**Task objective:**
Output a single figure: the number of lines in which the word "this" appears.

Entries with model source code
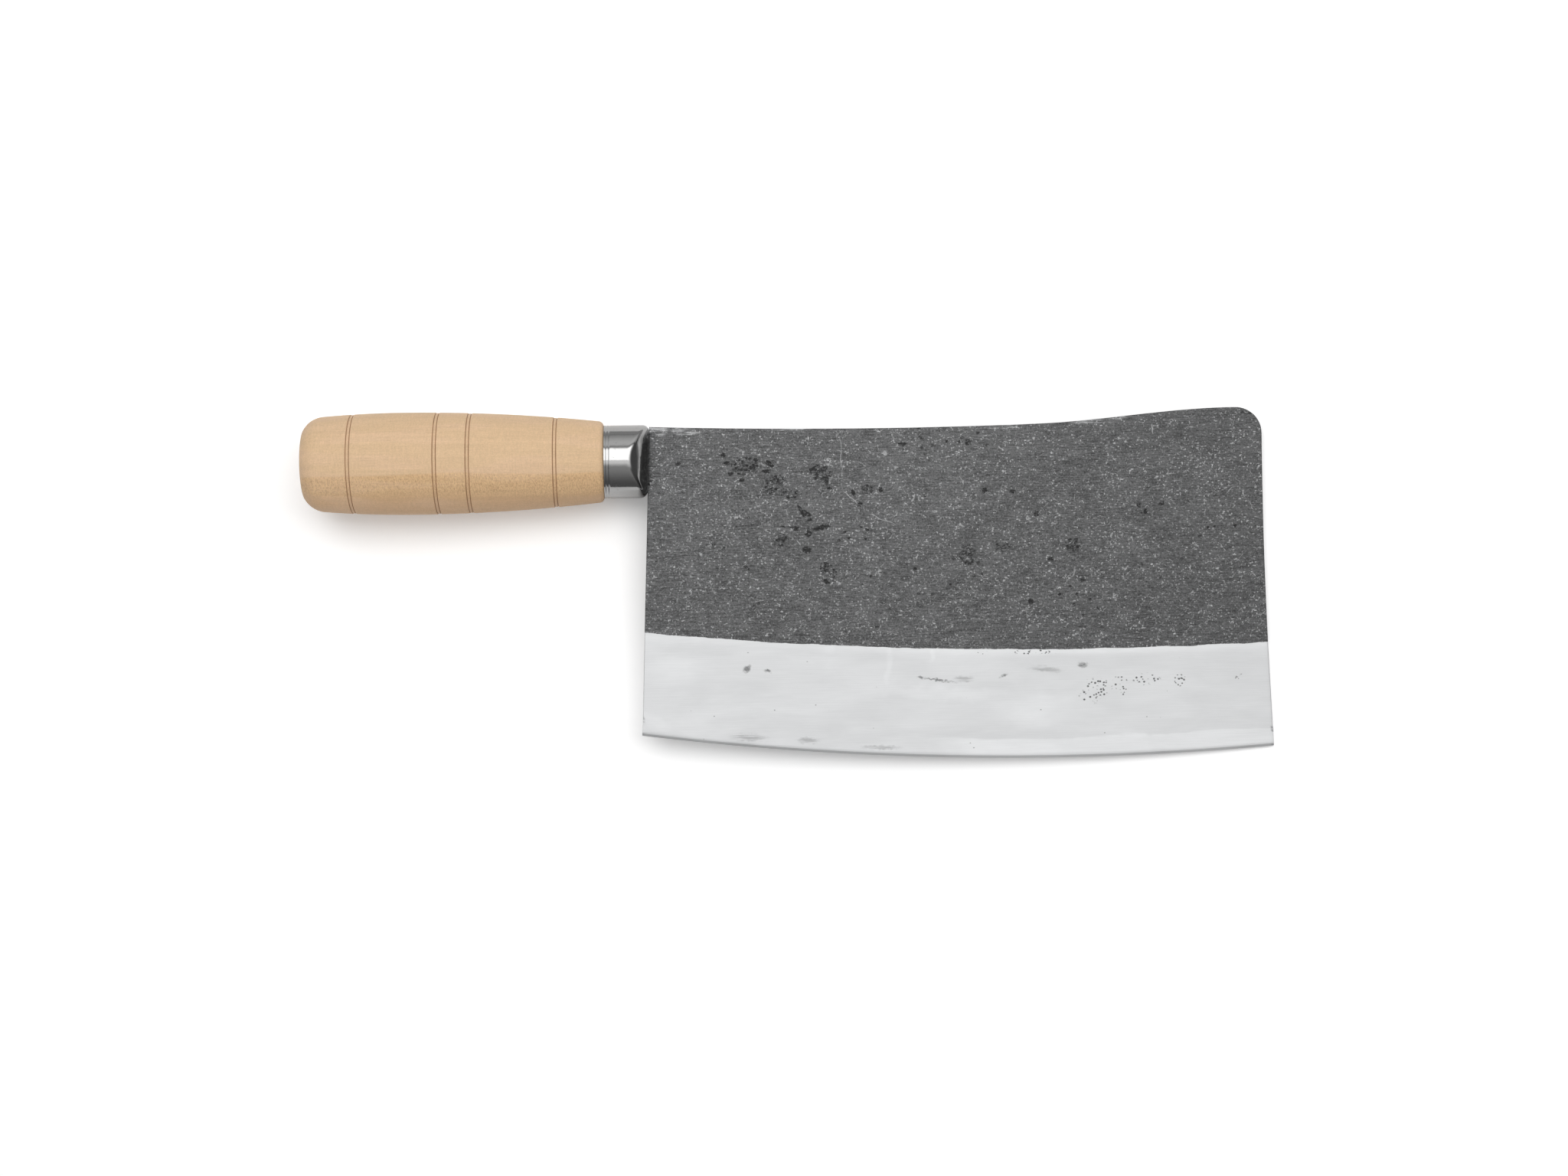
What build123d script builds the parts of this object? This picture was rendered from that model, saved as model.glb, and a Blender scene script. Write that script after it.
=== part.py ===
from build123d import *

import os
from math import radians, sqrt, tan

os.makedirs("parts", exist_ok=True)

# A heavy kitchen cleaver lying on its side, as it comes to rest on a table. Lengths are in millimetres.
# The knife has a frame of its own, in which everything is drawn: x runs along the handle's axis from the
# ferrule's front to the blade's front, y runs up to the spine, z out of the cheek that faces up.

# Outline of the blade
blade_length = 210.8            # from the ferrule's front to the front edge
spine_height = 11.6             # spine above the handle's axis, at the heel
spine_dip = 1.1                 # sag of the spine's rear stretch
spine_rise = 5.1                # how much higher the spine ends at the front
spine_swell_share = 0.63        # where along the blade the spine begins to rise
spine_corner_radius = 9.0
heel_depth = 93.1               # cutting edge below the handle's axis, at the heel
heel_angle = 2.0                # degrees that the heel leans back under the handle
toe_depth = 100.1               # cutting edge below the handle's axis, at the toe
toe_reach = 3.5                 # how far the toe stands ahead of the front edge's top
edge_radius = 1030.0            # curve of the cutting edge

# Section of the blade
spine_thickness = 4.2
bevel_thickness = 3.2           # blade at the top of the ground bevel
bevel_width_heel = 35.2
bevel_width_toe = 35.9
bevel_line_radius = 1435.0      # curve of the bevel's top
edge_thickness = 0.6            # bevel just above the honed edge
edge_land = 0.1                 # flat left on the edge itself
hone_angle = 17.0               # degrees on each side
steel_thickness = 1.0           # hard steel inserted along the edge
steel_depth = 22.0

# Tang
tang_inset = 0.4                # step from the blade's thickest cheek to the tang
tang_root = 10.0                # height where it leaves the blade
tang_tip = 5.0                  # height where it leaves the handle
tang_gap = 0.15                 # play around the tang
clinch_thickness = 2.4
clinch_length = 6.0             # bent-over end, past the tang
clinch_bend = 1.6
clinch_sink = 0.8               # bent-over end below the butt's crown

# Ferrule
ferrule_length = 15.0
ferrule_radius = 12.4
ferrule_wall = 0.8
ferrule_end = 1.4               # thickness of its closed end
ferrule_corner = 2.4
bead_width = 1.8                # plain band behind the turned line
bead_line = 0.2
nose_length = 6.3               # how far back the flattened nose begins
nose_thickness = 3.2            # where it runs out, at the corners of the cap's front
nose_bulge = 19.0               # radius of the nose's slope, seen from the side
nose_sweep = 55.0               # radius of the nose's slope, seen from above

# Handle
handle_length = 101.3           # wood behind the ferrule
belly_radius = 17.2
belly_from_butt = 36.5
shoulder_radius = 13.6
shoulder_round = 1.8
butt_radius = 16.0              # wood where the butt's rounding begins
butt_length = 7.5               # from the crown to the start of that rounding
crown_radius = 11.9
crown_height = 1.1
tenon_length = 7.5
tenon_gap = 0.1
ring_places = (17.4, 45.8, 56.6, 85.2)      # from the butt
ring_width = 1.3
ring_depth = 0.3

# How far a cut runs past what it cuts
overrun = 2.0

# Places on the blade
heel_slope = tan(radians(heel_angle))
spine_top = spine_height + spine_rise
heel_spine = Vector(spine_height * heel_slope, spine_height)
heel_edge = Vector(-heel_depth * heel_slope, -heel_depth)
spine_swell = Vector(blade_length * spine_swell_share, spine_height)
corner_start = Vector(blade_length - spine_corner_radius, spine_top)
corner_end = Vector(blade_length, spine_top - spine_corner_radius)
toe = Vector(blade_length + toe_reach, -toe_depth)
bevel_heel = heel_edge + Vector(0, bevel_width_heel)
bevel_toe = Vector(blade_length, bevel_width_toe - toe_depth)

# The cheeks are flat and lean together from the spine towards the bevel.
bevel_drop = spine_height - (bevel_heel.Y + bevel_toe.Y) / 2
cheek_slope = (spine_thickness - bevel_thickness) / 2 / bevel_drop
bevel_slope = (bevel_thickness - edge_thickness) / (bevel_width_heel + bevel_width_toe)
tang_thickness = spine_thickness - 2 * tang_inset

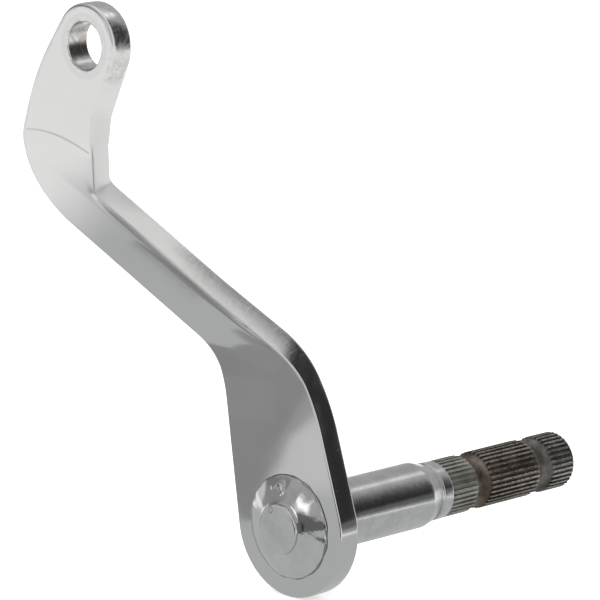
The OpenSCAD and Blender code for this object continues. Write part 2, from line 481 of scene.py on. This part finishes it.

**Output of the exercise:**
2